At its core, green infrastructure refers to a network of natural and engineered systems, think rain gardens, permeable surfaces, urban tree canopies, and green roofs, that deliver measurable environmental and social benefits. Unlike traditional "gray" infrastructure (concrete drains, steel pipes), these solutions work with nature rather than against it. For property owners and developers in Malaysia, understanding this concept is increasingly relevant as weather patterns intensify and sustainable design becomes a practical necessity, not a luxury.

At Konzept Garden, we design and build outdoor spaces grounded in these principles, from garden planting plans to full landscape implementations that manage water, support ecosystems, and create livable environments. This article breaks down the definition of green infrastructure as recognized by major environmental organizations, walks through its core components, and provides real-world examples of how it works in practice.
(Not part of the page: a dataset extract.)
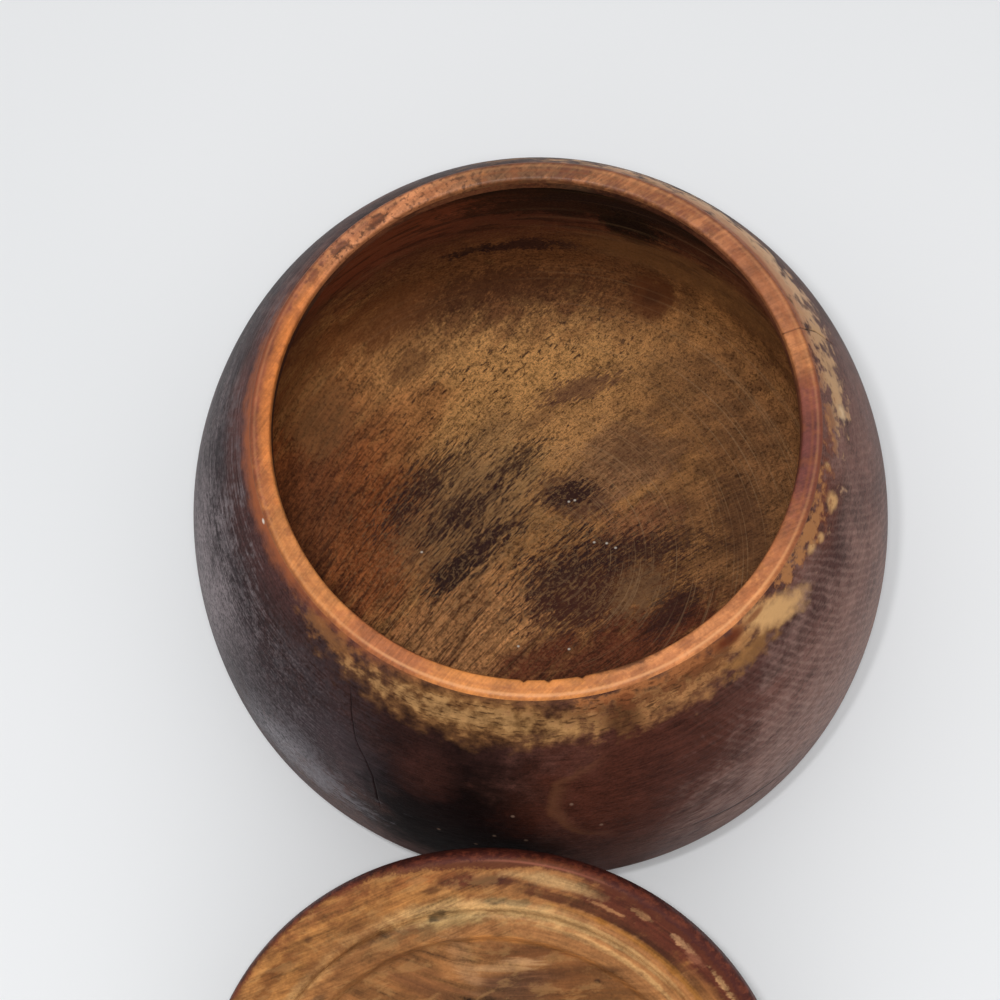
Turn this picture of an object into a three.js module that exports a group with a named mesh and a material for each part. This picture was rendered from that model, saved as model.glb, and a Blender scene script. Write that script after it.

What green infrastructure means

The green infrastructure definition centers on one core idea: using natural systems, or systems that mimic nature, to perform functions that engineers traditionally assigned to concrete and steel. Think of a rain garden absorbing stormwater rather than letting it rush into an overloaded drain, or a row of street trees cooling the air by several degrees on a hot afternoon. Green infrastructure treats nature as functional infrastructure, not decoration, and that distinction matters enormously for how you plan and build any outdoor space.

Green infrastructure doesn't replace conventional engineering; it works alongside it to deliver outcomes that concrete alone cannot.

The difference between green and gray infrastructure

Gray infrastructure refers to the engineered systems most cities rely on: concrete pipes, sealed drainage channels, and impermeable road networks. These systems move water fast, but they don't filter it, cool the air, or support wildlife. Green infrastructure, by contrast, slows water down, allows it to infiltrate the soil, and creates habitat in the process. For you as a property owner or developer, this means a designed garden or planted surface can serve a genuine stormwater function, not just an aesthetic one.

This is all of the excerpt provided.